Zach, who wrote the original question, has a great site optimized for his location…Tampa SEO Company.  His URL has his keywords, his site is loaded with relevant copy and it’s also got his address at the bottom.  Zach is even doing well on the search engines for his key terms.

I think what Zach’s question pertains to is when he lands a client like “Bill’s Widgets” that has an exclusive Tampa customer base.  Zach can’t very well sit down with Bill and say, “I need you to change the name of your company to Tampa Widgets.  Oh, and you’ll need to change your domain name too.”  The key will lie in making some adjustments to the copywriting on Bill’s “about us” or “FAQ” pages and including a company address on the site.
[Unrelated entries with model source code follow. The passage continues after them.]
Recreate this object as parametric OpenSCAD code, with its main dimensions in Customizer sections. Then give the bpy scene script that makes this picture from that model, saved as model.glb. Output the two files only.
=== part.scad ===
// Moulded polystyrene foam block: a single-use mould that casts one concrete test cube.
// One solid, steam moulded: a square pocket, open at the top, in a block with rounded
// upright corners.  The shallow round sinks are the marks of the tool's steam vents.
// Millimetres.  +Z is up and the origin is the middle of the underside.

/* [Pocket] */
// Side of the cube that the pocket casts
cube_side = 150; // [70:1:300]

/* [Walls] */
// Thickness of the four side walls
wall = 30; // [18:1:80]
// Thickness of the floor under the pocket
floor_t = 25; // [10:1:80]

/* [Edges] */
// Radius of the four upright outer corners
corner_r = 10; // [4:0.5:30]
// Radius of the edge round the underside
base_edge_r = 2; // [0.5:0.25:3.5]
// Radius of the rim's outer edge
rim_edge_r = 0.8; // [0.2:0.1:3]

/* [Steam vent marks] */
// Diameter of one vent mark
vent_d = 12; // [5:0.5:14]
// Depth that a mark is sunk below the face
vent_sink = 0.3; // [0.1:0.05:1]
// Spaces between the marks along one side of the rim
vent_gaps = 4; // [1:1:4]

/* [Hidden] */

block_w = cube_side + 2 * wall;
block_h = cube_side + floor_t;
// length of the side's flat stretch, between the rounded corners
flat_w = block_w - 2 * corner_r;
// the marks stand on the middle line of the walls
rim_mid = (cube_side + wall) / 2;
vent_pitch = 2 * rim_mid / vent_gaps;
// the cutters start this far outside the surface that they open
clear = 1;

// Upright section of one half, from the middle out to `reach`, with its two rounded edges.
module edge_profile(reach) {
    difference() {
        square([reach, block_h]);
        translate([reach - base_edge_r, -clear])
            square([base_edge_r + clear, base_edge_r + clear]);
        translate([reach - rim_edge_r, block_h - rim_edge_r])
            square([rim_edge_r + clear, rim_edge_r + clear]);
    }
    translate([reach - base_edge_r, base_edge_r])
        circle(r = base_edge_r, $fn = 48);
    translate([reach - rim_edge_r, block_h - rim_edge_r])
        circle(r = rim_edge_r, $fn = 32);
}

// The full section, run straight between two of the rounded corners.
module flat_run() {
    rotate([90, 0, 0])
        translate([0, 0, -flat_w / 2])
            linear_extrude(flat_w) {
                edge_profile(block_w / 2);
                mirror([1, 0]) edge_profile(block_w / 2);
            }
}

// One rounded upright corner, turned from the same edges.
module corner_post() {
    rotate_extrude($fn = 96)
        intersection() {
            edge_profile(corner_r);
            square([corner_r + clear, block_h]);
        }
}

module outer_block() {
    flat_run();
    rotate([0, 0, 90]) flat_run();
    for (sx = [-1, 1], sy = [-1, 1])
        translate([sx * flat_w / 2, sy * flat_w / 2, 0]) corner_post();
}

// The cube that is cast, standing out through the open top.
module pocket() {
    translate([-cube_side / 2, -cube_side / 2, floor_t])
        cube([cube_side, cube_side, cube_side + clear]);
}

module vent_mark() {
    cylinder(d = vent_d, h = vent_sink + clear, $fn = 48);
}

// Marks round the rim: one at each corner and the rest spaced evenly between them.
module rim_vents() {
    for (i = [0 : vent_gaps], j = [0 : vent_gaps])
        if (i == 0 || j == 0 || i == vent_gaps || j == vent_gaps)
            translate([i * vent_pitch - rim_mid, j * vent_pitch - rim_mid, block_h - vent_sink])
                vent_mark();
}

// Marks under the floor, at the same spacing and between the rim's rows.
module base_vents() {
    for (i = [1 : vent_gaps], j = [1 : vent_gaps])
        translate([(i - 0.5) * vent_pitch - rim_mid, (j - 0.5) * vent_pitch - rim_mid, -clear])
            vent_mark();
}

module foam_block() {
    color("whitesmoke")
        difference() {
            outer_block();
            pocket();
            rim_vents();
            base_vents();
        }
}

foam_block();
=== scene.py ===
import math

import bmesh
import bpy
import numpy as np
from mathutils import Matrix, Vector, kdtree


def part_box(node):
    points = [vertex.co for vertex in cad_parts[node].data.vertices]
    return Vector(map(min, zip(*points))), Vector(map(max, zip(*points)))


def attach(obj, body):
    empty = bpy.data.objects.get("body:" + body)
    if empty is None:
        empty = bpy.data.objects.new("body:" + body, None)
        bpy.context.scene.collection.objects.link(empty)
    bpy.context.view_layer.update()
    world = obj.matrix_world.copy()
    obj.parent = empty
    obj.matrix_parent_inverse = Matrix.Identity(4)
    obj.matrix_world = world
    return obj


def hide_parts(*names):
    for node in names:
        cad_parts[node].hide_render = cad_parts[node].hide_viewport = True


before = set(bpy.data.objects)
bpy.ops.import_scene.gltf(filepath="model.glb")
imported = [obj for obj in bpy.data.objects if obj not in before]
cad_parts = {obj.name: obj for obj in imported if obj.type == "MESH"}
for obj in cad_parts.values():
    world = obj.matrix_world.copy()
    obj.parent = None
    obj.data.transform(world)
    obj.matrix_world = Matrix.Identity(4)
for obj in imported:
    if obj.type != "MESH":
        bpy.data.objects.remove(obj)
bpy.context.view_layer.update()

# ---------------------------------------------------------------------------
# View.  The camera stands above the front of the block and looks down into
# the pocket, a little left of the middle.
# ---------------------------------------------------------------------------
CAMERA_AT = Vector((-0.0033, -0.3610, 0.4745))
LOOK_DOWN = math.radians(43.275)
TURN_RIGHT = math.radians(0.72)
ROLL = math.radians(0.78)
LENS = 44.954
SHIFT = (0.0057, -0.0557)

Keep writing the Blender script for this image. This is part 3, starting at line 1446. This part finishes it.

Recently I was doing some research for a client and found they ranked very well for certain Utah county terms simply because of their address showing up in the page description in the search engine results.  The page is annoying because it has a video that automatically starts on load, but you can’t argue with the search result.  Sometimes the simplest fixes are the best solutions.

There are many other ways to take advantage of local search including Google maps and pay per click.  However, these two basic steps will get you going in the right direction.